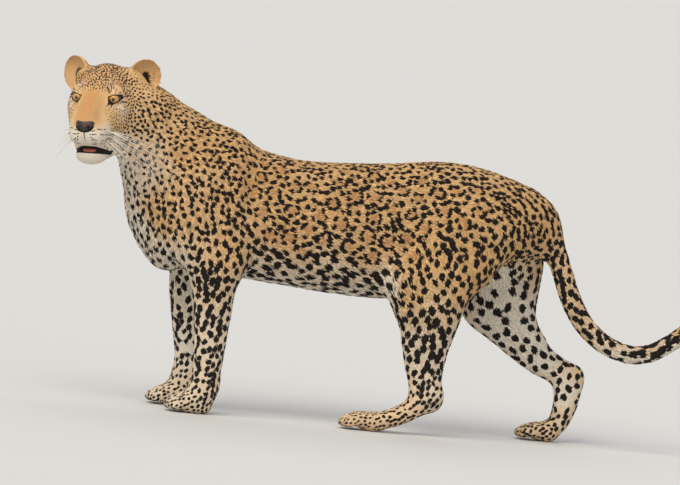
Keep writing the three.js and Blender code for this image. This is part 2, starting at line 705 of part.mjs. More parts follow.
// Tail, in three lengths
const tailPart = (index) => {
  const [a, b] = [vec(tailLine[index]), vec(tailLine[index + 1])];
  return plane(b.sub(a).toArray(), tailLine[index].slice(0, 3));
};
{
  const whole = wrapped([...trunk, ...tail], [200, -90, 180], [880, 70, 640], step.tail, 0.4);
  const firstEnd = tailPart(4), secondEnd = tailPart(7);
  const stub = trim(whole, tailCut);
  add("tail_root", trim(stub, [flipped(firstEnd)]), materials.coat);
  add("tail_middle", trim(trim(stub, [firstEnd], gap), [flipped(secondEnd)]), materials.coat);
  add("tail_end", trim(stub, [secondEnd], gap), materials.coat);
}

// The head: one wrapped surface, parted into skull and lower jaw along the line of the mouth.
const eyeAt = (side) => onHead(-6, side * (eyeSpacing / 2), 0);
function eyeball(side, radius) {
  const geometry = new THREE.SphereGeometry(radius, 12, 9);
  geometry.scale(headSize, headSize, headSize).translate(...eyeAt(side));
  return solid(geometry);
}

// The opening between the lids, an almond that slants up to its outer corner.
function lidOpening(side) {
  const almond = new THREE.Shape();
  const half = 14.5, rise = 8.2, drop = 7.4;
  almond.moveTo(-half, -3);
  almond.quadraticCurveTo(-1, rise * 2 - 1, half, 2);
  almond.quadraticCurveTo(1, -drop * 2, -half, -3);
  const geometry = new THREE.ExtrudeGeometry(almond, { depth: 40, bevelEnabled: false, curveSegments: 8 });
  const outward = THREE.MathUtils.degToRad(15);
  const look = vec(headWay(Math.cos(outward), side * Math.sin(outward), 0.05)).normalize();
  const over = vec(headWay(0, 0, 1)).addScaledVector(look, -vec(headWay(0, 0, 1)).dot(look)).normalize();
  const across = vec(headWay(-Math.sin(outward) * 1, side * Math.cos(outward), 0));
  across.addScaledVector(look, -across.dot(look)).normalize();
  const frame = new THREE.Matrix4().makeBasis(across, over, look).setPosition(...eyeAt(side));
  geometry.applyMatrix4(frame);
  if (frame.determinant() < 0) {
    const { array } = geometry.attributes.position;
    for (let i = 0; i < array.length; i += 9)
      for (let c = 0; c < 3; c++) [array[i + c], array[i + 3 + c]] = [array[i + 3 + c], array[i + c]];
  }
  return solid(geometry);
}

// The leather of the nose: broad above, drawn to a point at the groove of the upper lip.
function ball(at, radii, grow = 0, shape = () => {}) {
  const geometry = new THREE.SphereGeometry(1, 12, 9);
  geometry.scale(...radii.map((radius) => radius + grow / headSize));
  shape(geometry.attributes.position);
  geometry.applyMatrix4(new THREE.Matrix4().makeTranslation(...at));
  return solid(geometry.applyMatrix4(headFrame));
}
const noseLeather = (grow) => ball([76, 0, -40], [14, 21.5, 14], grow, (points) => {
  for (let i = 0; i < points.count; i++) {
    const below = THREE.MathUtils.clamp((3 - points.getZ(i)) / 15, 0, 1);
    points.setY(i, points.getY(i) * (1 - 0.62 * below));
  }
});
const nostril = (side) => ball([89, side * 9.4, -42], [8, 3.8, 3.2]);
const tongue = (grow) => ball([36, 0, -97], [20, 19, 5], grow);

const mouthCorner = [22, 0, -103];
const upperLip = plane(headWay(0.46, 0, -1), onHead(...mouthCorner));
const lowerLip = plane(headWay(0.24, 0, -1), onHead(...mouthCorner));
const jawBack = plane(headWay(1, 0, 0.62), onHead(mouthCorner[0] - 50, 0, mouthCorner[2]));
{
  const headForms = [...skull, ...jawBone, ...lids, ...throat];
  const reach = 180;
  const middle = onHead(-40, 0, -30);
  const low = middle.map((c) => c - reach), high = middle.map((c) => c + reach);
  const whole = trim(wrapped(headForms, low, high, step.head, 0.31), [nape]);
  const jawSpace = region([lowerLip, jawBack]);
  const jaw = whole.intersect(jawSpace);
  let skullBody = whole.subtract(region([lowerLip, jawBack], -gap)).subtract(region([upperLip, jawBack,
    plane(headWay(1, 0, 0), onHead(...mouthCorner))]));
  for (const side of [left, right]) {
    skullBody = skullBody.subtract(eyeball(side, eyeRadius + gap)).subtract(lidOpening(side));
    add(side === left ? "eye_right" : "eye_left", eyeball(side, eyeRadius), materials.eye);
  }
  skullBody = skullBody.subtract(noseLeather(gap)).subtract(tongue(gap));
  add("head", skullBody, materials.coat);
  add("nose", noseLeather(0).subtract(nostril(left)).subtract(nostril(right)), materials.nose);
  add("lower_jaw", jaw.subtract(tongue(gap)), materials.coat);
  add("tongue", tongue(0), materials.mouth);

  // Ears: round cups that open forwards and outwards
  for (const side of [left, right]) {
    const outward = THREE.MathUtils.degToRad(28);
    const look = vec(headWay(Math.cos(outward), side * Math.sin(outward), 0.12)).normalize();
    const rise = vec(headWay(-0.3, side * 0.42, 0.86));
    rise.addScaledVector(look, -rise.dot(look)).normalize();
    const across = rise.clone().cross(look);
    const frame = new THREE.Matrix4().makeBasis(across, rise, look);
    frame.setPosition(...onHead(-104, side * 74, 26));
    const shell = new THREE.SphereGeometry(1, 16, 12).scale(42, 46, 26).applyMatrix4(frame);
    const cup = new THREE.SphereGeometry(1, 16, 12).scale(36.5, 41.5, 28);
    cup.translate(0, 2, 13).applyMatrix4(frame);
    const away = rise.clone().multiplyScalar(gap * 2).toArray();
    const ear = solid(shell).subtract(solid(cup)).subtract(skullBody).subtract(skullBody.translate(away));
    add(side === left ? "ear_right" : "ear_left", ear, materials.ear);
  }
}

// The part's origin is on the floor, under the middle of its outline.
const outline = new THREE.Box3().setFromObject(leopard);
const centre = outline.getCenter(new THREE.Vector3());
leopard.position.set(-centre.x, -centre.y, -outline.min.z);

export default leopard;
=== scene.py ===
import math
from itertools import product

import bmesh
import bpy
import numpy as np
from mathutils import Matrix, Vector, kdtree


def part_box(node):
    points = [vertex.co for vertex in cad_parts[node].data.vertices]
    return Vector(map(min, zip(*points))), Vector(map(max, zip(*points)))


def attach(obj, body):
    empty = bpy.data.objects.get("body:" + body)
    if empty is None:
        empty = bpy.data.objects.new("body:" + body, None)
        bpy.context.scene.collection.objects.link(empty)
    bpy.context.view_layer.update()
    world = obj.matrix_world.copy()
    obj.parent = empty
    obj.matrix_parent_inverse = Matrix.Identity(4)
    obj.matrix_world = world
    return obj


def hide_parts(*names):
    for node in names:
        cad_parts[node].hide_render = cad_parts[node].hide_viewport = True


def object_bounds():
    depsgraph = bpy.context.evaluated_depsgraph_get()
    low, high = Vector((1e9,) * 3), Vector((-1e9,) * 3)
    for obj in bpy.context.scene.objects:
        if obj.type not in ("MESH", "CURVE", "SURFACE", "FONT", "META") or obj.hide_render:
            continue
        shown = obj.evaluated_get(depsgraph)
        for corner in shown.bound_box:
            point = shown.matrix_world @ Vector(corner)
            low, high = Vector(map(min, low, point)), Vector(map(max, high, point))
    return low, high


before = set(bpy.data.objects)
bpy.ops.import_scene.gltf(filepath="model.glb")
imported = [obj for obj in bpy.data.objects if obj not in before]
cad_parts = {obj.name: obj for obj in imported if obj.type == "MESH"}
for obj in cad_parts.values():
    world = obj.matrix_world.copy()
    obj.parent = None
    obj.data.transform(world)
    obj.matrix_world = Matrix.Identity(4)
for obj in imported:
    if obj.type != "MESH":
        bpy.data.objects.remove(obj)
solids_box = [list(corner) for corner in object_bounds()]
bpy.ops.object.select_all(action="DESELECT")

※

• [THE REQUEST]
Identify all lines where the word "data" shows up. Copy them.

• [EXERCISE RESULT]
    points = [vertex.co for vertex in cad_parts[node].data.vertices]
    empty = bpy.data.objects.get("body:" + body)
        empty = bpy.data.objects.new("body:" + body, None)
before = set(bpy.data.objects)
imported = [obj for obj in bpy.data.objects if obj not in before]
    obj.data.transform(world)
        bpy.data.objects.remove(obj)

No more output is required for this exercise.